Words are terribly misused to-day. Think of all the words that are sounding through the world to-day, and taken seriously as though there were anything contained in the empty words. In this domain, Spiritual Science is no less important as an educator than by its immediate contents. If it claims to be true Spiritual Science, it can never feed men with mere words. Why not? For the very simple reason that you can talk of anything nowadays if you remain at the mere words, if you remain at the mere words, you can talk much about Natural Science. Fritz Mauthner proves, in his dictionary that Natural Science, whenever it claims to become a "Science," — whenever it goes beyond the mere notification of facts, — becomes a science of mere words. And in the science of History there is nothing else than words, for — as I told you — everything else is passed-through by man in a dreaming condition. And so it is in other spheres. In Politics, — go to work uprightly and honestly, and you will probably find still less behind the words than in the other spheres of life. If you hold to the mere words, you can talk a lot nowadays about Nature and History and Politics and Economics. But you can not talk of the Spirit if you hold fast to the mere words for the Spirit, to-day, is nowhere contained in the words. I mean this in all earnestness. Yet the converse is also true. Namely, in compensation for this, the Spiritual Science of to-day is a real education, for men to grow beyond the prevailing attachment to words.

It is the paramount task of those who believe in Anthroposophy to go beyond the words to the real things; and — as the "thing" of Spiritual Science is the Spirit itself — this means to go beyond the words to the Spirit. This will be fruitful; this will endow us with new purposes and aims in all domains of life One fruit, above all, it will bear. It will liberate — all those who are willing to be liberated — from the belief in authority; from that credulity and superstition which is so widespread in the humanity of to-day — so widespread that they even fail to notice its existence. Alas! many a bitter experience will still be necessary for poor mankind of to-day to find its way, more or less, on to the path to which I here refer.
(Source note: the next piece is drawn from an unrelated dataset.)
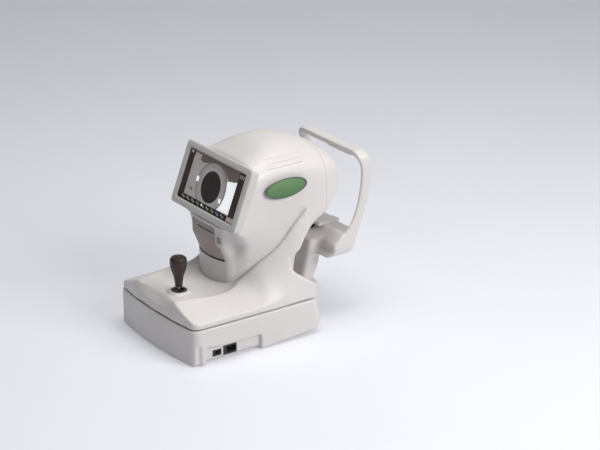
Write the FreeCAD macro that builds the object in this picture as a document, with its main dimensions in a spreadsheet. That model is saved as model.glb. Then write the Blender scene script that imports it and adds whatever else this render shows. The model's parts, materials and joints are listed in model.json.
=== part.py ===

The poor humanity of to-day! — it prides itself on the very thing which it most lacks, namely, on freedom from faith in authority, freedom from idol-worship. In the eyes of him who knows the Spirit, many an idol of the past is worth more than the idols of the present. As to the idols of the present... The conscious man, no doubt, has fallen out of the habit of prayer; but the unconscious man prays to the idols of the present all the more fervently. For in the eyes of him who sees through the evolution of the world, the Woodrow Wilsons and the rest are far more perilous idols of superstition than any idols of the past. The humanity of to-day is far more attached to its idols and superstitions than ever primeval humanity were attached to theirs. Even the clearest signs will scarcely avail the humanity of to-day. Precisely in these things, they are extraordinarily difficult to bring on to the oaths of truth.

The earnestness of the moment does indeed require it again and again. — Even when we bring forward truths that reach out into such far and wide perspectives, we must conclude with such remarks as I have made just now. It is essential to Spiritual Science to serve real life; and that which claims to be serving life nowadays is serving it least of all.